╭─ Given data
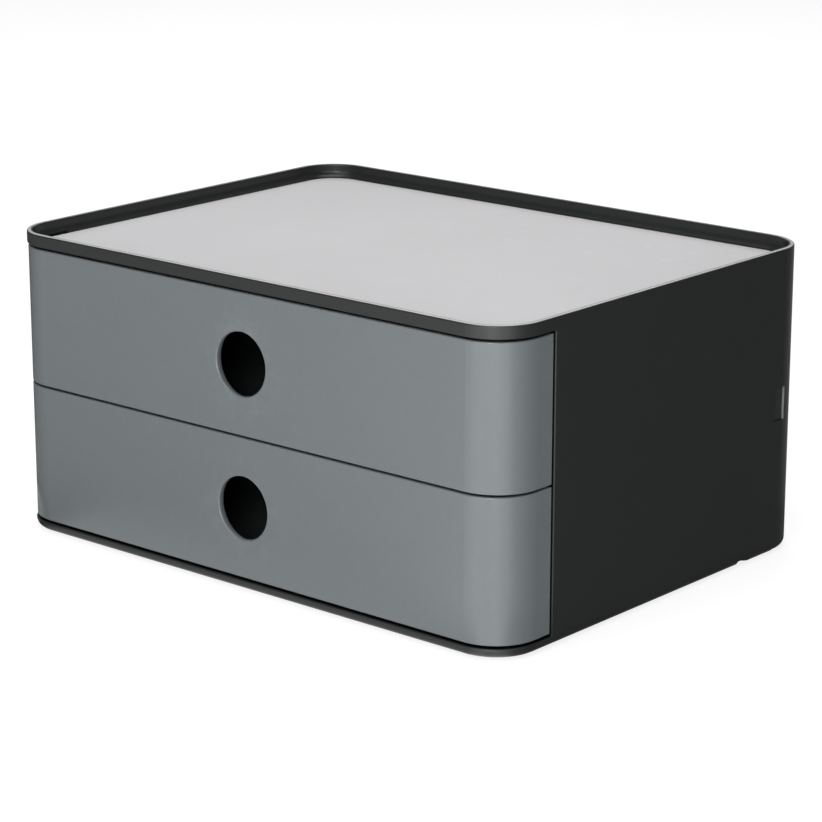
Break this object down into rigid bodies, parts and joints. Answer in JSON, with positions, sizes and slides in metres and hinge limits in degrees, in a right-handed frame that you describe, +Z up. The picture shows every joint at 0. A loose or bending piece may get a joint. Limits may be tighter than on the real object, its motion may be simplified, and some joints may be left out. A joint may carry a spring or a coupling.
{
  "type": "desktop file drawer",
  "caption": "Low desktop drawer housing with an open tray on top and two slide-out drawers whose wrap-round fronts have round finger holes.",
  "frame": {"origin": "on the table, under the middle of the housing", "axes": "+X across the width, to the right as seen from the front; +Y from front to back; +Z up. The drawers open towards -Y."},
  "size_m": [0.26, 0.195, 0.126],
  "materials": {
    "housing_black": "fine matt texture, near-black",
    "tray_plate_grey": "smooth satin, pale grey",
    "inner_black": "satin, near-black",
    "slide_strip": "smooth low-friction plastic, dark grey",
    "foot_rubber": "soft matt rubber, black",
    "box_grey": "satin, granite grey",
    "front_grey": "high gloss, granite grey",
    "catch_black": "smooth springy plastic, dark grey"
  },
  "bodies": {
    "housing": {"housing_shell": "housing_black", "top_tray_plate": "tray_plate_grey", "back_panel": "housing_black", "divider_shelf": "inner_black", "left_lower_rail": "slide_strip", "right_lower_rail": "slide_strip", "left_upper_rail": "slide_strip", "right_upper_rail": "slide_strip", "front_left_foot": "foot_rubber", "front_right_foot": "foot_rubber", "rear_left_foot": "foot_rubber", "rear_right_foot": "foot_rubber"},
    "lower_drawer": {"lower_drawer_box": "box_grey", "lower_drawer_front": "front_grey", "lower_left_stop_catch": "catch_black", "lower_right_stop_catch": "catch_black"},
    "upper_drawer": {"upper_drawer_box": "box_grey", "upper_drawer_front": "front_grey", "upper_left_stop_catch": "catch_black", "upper_right_stop_catch": "catch_black"}
  },
  "joints": [
    {"name": "lower_drawer_slide", "type": "slide", "parent": "housing", "child": "lower_drawer", "axis": [0, -1, 0], "range_m": [0, 0.14]},
    {"name": "upper_drawer_slide", "type": "slide", "parent": "housing", "child": "upper_drawer", "axis": [0, -1, 0], "range_m": [0, 0.14]}
  ]
}
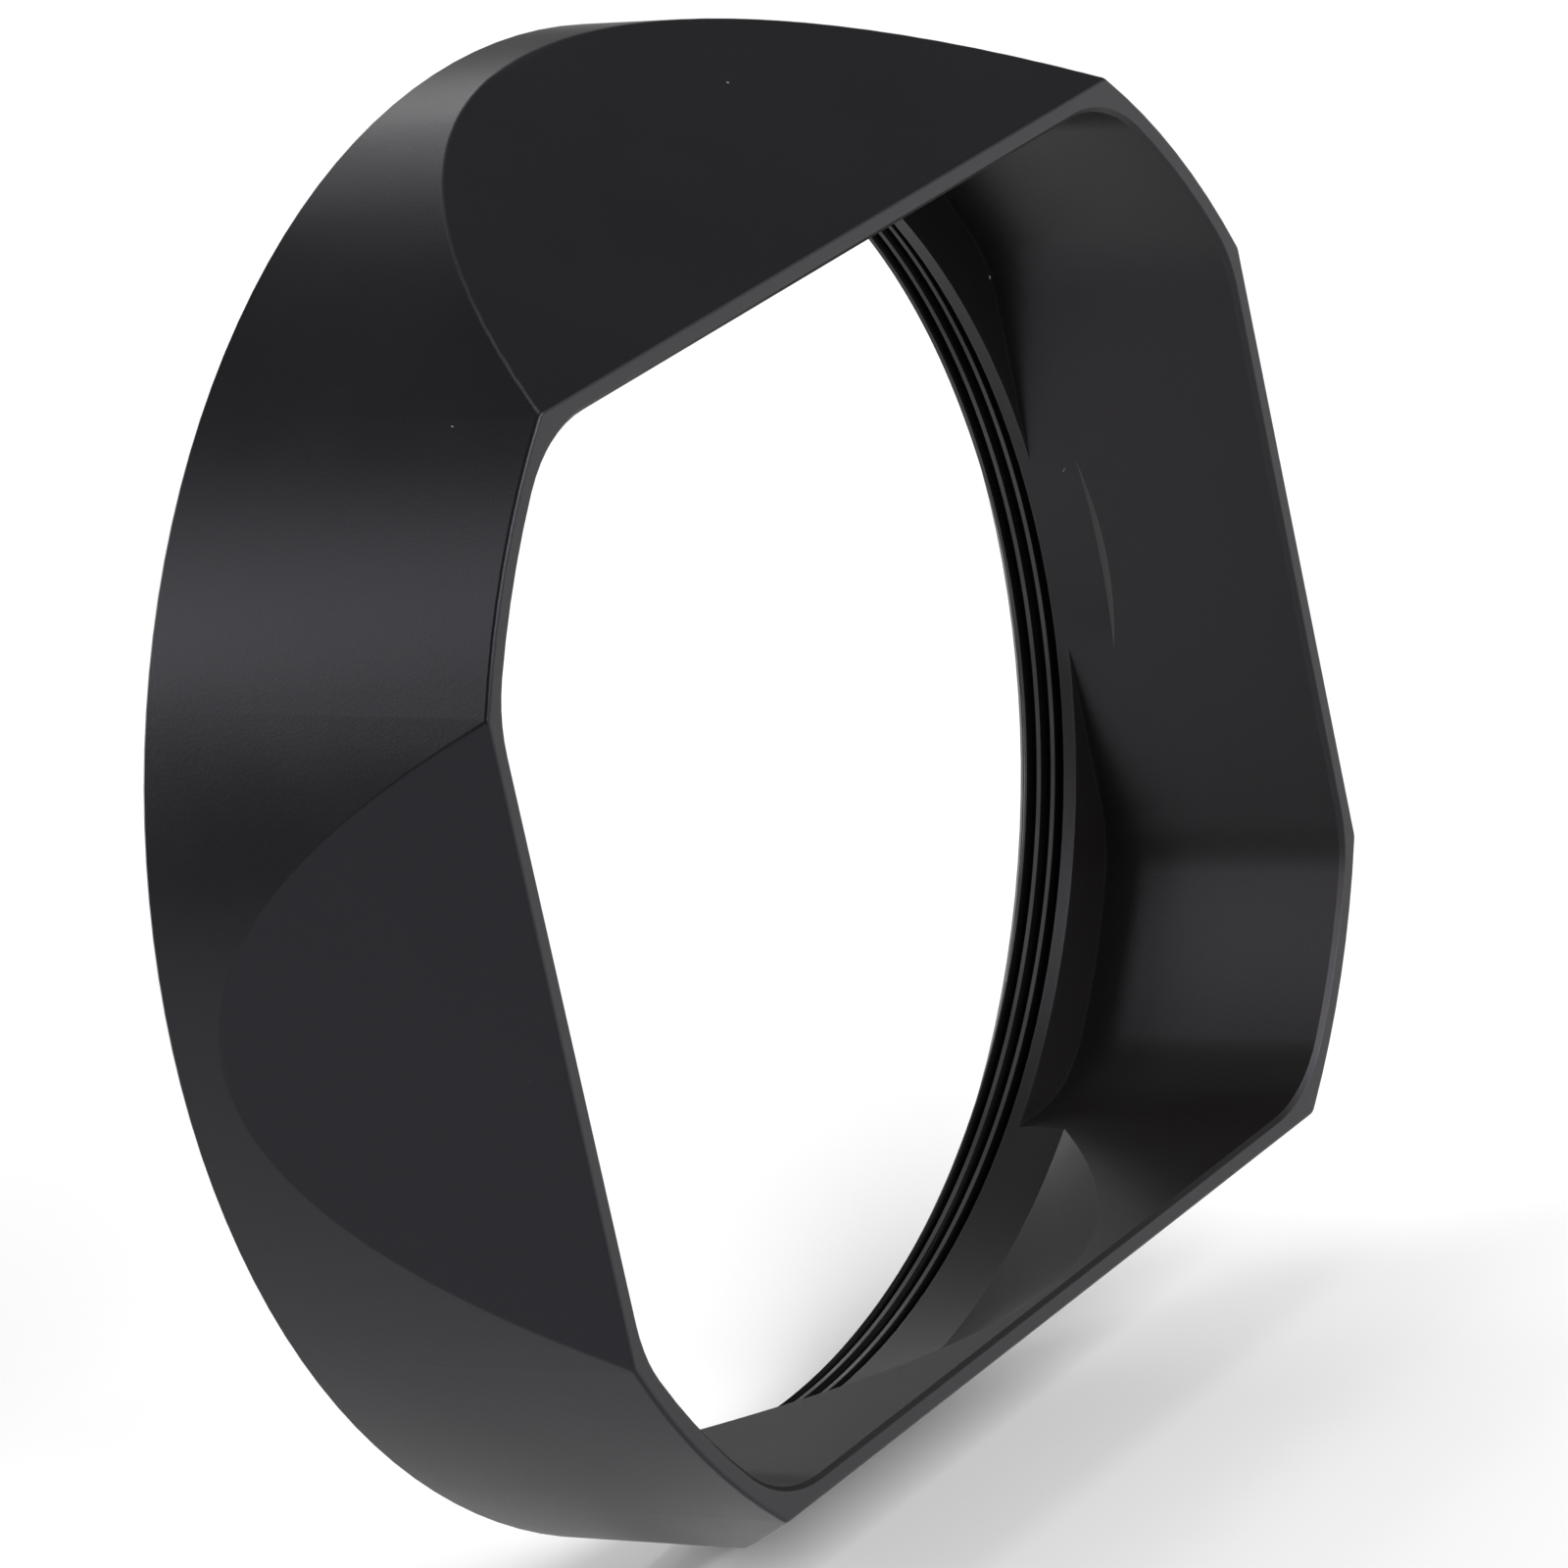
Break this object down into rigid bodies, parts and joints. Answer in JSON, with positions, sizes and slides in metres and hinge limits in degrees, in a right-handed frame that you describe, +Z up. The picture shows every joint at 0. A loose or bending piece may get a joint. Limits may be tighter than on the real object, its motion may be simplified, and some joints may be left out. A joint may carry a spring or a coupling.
{
  "type": "lens hood",
  "caption": "Screw-on lens hood in black anodised aluminium: round threaded rear, four tapered flats and a rectangular front opening; the shell turns on its collar to be squared up.",
  "frame": {"origin": "centre of the rear end of the collar's thread, where the lens enters", "axes": "+Y is the optical axis pointing back to the lens, so the front opening faces -Y; X lies along the opening's long side; +Z is up"},
  "size_m": [0.064, 0.0172, 0.064],
  "materials": {
    "shell_black": "satin black anodised, fine bead-blasted grain",
    "collar_black": "black anodised over a turned thread",
    "ring_black": "black anodised, faint lathe rings",
    "spring_steel": "bright spring temper"
  },
  "bodies": {
    "collar": {"thread_collar": "collar_black"},
    "hood": {"hood_shell": "shell_black", "retaining_ring": "ring_black", "spring_washer": "spring_steel"}
  },
  "joints": [
    {"name": "hood_turn", "type": "hinge", "parent": "collar", "child": "hood", "pos_m": [0, 0, 0], "axis": [0, -1, 0], "continuous": true}
  ]
}
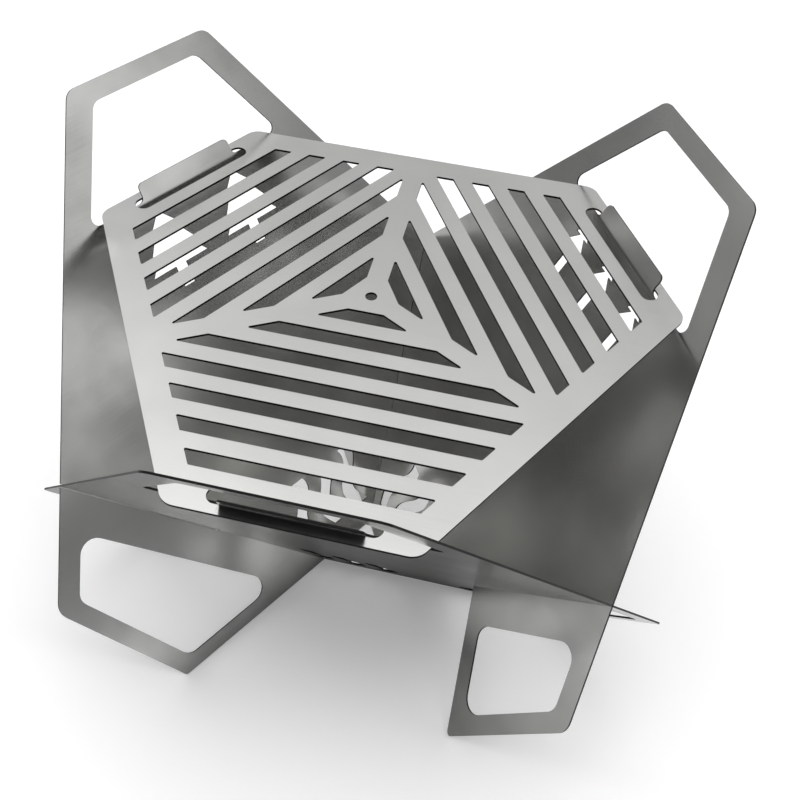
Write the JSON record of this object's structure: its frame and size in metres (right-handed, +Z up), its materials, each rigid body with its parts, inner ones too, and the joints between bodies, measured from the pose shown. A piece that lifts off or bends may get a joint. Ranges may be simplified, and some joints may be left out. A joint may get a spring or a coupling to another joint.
{
  "type": "flat-pack portable fire pit with cooking grill",
  "caption": "Flat-pack steel fire pit: leaning slotted walls interlock into an open cone on its own feet, with hand holes, cut-outs and a lift-off slotted cooking grill.",
  "frame": {"origin": "on the floor, at the middle of the three walls, where the threefold turning axis of the fire pit meets the floor", "axes": "+Z up; -Y towards the front wall, the one with the single tree; +X to the right of someone who faces the front wall"},
  "size_m": [0.4166, 0.4144, 0.3254],
  "materials": {
    "wall_steel": "brushed",
    "grill_steel": "brushed"
  },
  "bodies": {
    "walls": {"front_wall": "wall_steel", "left_wall": "wall_steel", "right_wall": "wall_steel"},
    "grill": {"cooking_grill": "grill_steel"}
  },
  "joints": [
    {"name": "grill_lift", "type": "slide", "parent": "walls", "child": "grill", "axis": [0, 0, 1], "range_m": [0, 0.1]}
  ]
}
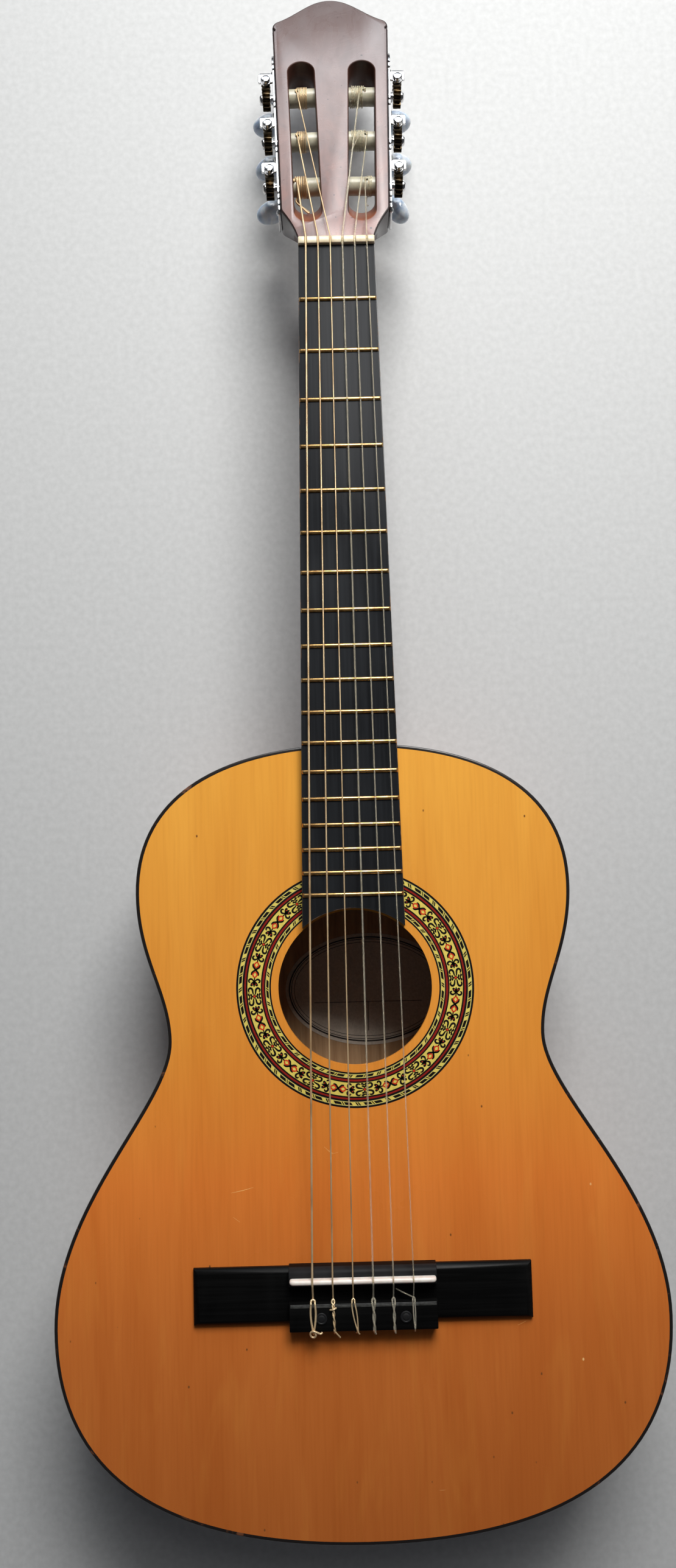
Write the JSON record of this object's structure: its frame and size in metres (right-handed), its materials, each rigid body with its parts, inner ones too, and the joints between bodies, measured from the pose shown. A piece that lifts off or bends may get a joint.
╰─
#### Required work
Without including any pictures, reproduce the listing exactly.

#### Solution
Break this object down into rigid bodies, parts and joints. Answer in JSON, with positions, sizes and slides in metres and hinge limits in degrees, in a right-handed frame that you describe, +Z up. The picture shows every joint at 0. A loose or bending piece may get a joint. Limits may be tighter than on the real object, its motion may be simplified, and some joints may be left out. A joint may carry a spring or a coupling.
{
  "type": "desktop file drawer",
  "caption": "Low desktop drawer housing with an open tray on top and two slide-out drawers whose wrap-round fronts have round finger holes.",
  "frame": {"origin": "on the table, under the middle of the housing", "axes": "+X across the width, to the right as seen from the front; +Y from front to back; +Z up. The drawers open towards -Y."},
  "size_m": [0.26, 0.195, 0.126],
  "materials": {
    "housing_black": "fine matt texture, near-black",
    "tray_plate_grey": "smooth satin, pale grey",
    "inner_black": "satin, near-black",
    "slide_strip": "smooth low-friction plastic, dark grey",
    "foot_rubber": "soft matt rubber, black",
    "box_grey": "satin, granite grey",
    "front_grey": "high gloss, granite grey",
    "catch_black": "smooth springy plastic, dark grey"
  },
  "bodies": {
    "housing": {"housing_shell": "housing_black", "top_tray_plate": "tray_plate_grey", "back_panel": "housing_black", "divider_shelf": "inner_black", "left_lower_rail": "slide_strip", "right_lower_rail": "slide_strip", "left_upper_rail": "slide_strip", "right_upper_rail": "slide_strip", "front_left_foot": "foot_rubber", "front_right_foot": "foot_rubber", "rear_left_foot": "foot_rubber", "rear_right_foot": "foot_rubber"},
    "lower_drawer": {"lower_drawer_box": "box_grey", "lower_drawer_front": "front_grey", "lower_left_stop_catch": "catch_black", "lower_right_stop_catch": "catch_black"},
    "upper_drawer": {"upper_drawer_box": "box_grey", "upper_drawer_front": "front_grey", "upper_left_stop_catch": "catch_black", "upper_right_stop_catch": "catch_black"}
  },
  "joints": [
    {"name": "lower_drawer_slide", "type": "slide", "parent": "housing", "child": "lower_drawer", "axis": [0, -1, 0], "range_m": [0, 0.14]},
    {"name": "upper_drawer_slide", "type": "slide", "parent": "housing", "child": "upper_drawer", "axis": [0, -1, 0], "range_m": [0, 0.14]}
  ]
}
Break this object down into rigid bodies, parts and joints. Answer in JSON, with positions, sizes and slides in metres and hinge limits in degrees, in a right-handed frame that you describe, +Z up. The picture shows every joint at 0. A loose or bending piece may get a joint. Limits may be tighter than on the real object, its motion may be simplified, and some joints may be left out. A joint may carry a spring or a coupling.
{
  "type": "lens hood",
  "caption": "Screw-on lens hood in black anodised aluminium: round threaded rear, four tapered flats and a rectangular front opening; the shell turns on its collar to be squared up.",
  "frame": {"origin": "centre of the rear end of the collar's thread, where the lens enters", "axes": "+Y is the optical axis pointing back to the lens, so the front opening faces -Y; X lies along the opening's long side; +Z is up"},
  "size_m": [0.064, 0.0172, 0.064],
  "materials": {
    "shell_black": "satin black anodised, fine bead-blasted grain",
    "collar_black": "black anodised over a turned thread",
    "ring_black": "black anodised, faint lathe rings",
    "spring_steel": "bright spring temper"
  },
  "bodies": {
    "collar": {"thread_collar": "collar_black"},
    "hood": {"hood_shell": "shell_black", "retaining_ring": "ring_black", "spring_washer": "spring_steel"}
  },
  "joints": [
    {"name": "hood_turn", "type": "hinge", "parent": "collar", "child": "hood", "pos_m": [0, 0, 0], "axis": [0, -1, 0], "continuous": true}
  ]
}
Write the JSON record of this object's structure: its frame and size in metres (right-handed, +Z up), its materials, each rigid body with its parts, inner ones too, and the joints between bodies, measured from the pose shown. A piece that lifts off or bends may get a joint. Ranges may be simplified, and some joints may be left out. A joint may get a spring or a coupling to another joint.
{
  "type": "flat-pack portable fire pit with cooking grill",
  "caption": "Flat-pack steel fire pit: leaning slotted walls interlock into an open cone on its own feet, with hand holes, cut-outs and a lift-off slotted cooking grill.",
  "frame": {"origin": "on the floor, at the middle of the three walls, where the threefold turning axis of the fire pit meets the floor", "axes": "+Z up; -Y towards the front wall, the one with the single tree; +X to the right of someone who faces the front wall"},
  "size_m": [0.4166, 0.4144, 0.3254],
  "materials": {
    "wall_steel": "brushed",
    "grill_steel": "brushed"
  },
  "bodies": {
    "walls": {"front_wall": "wall_steel", "left_wall": "wall_steel", "right_wall": "wall_steel"},
    "grill": {"cooking_grill": "grill_steel"}
  },
  "joints": [
    {"name": "grill_lift", "type": "slide", "parent": "walls", "child": "grill", "axis": [0, 0, 1], "range_m": [0, 0.1]}
  ]
}
Write the JSON record of this object's structure: its frame and size in metres (right-handed), its materials, each rigid body with its parts, inner ones too, and the joints between bodies, measured from the pose shown. A piece that lifts off or bends may get a joint.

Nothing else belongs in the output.